As the weight steadily rises aloft perhaps half way it wavers, the balance alters, and I have immediately, yet very carefully and quietly, to adjust my position to the altered balance of the bell.

Then I must proceed with the press, my body gradually falling lower toward the left knee, my eyes fixed all the time upon the ponderous weight balanced over my head, ready to fall at a moment's notice should I weaken or place myself in a false position, and should at this moment anyone shout out, it might startle me, make me waver, and cause the weight to fall.

Therefore, if I am attempting a world's record in this position, I generally ask for complete silence until I have either failed or succeeded, and I might mention here that to think of failure is to fail, and I always tell myself all the time that I am certain to succeed even though I am attempting a weight more than I have hitherto lifted.

Eventually, my arm is straight, and before coming to an upright position I engage in another tussle with the enormous barbell, in which I have to exert all my will power to hold together the flagging powers of tired muscles, which have been strained by the tremendous pressure which 350 lbs. brings on to them in the effort of pressing aloft.

By supreme effort of the will I fix the bell in a good position and then stand upright. Often the bar will roll on to the fingers instead of being directly over the wrist, in which case severe pain is inflicted and I have to persevere with the lift under doubly hard conditions, or drop the weight and try again."
For more information about Arthur Saxon and his training methods, pick up copies of his two great training books: The Development of Physical Power (1906) and The Textbook of Weight-Lifting (1910)

Stone Lifting in Tibet

Every culture has it's own "meaning" for strength. Here are a few interesting pictures from a stone lifting contest held at the 7th National Ethnic Games in Yinchuan, Northwest China's Ningxia Province which took place in 2003.

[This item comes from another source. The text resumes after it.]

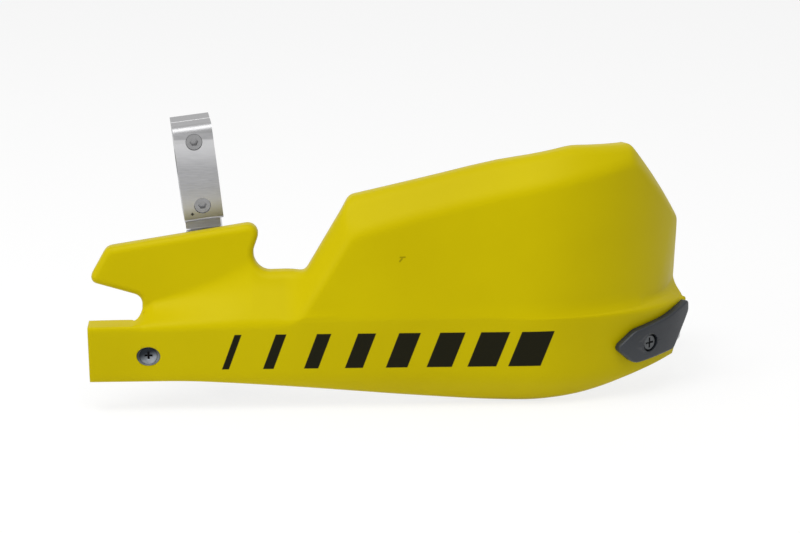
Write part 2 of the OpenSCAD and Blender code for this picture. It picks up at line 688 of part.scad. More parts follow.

At the games, which are held every four years like the Olympics, over 3,700 ethnic athletes from 34 delegations competed.

The rules of the stone lifting contest are a bit unlike most stone lifting contests you probably have ever heard of... these Tibetan giants lift the stones any way they can, usually to hold in their arms, placed on shoulders or put up on their backs.

From there, they walk along in a circular path and the one who walks the most circles wins.

The stone pictured was said to weigh 160 kg (352 lbs.).

Bert Goodrich, The First Mr. America, Trained With Kettlebells

Among the many strength athletes who have trained with kettlebells is the very first Mr. America Bert Goodrich. In the article which accompanied this photograph, Goodrich mentioned that each of these 'bells weighed 56 pounds, and he used them primarily for shoulder work.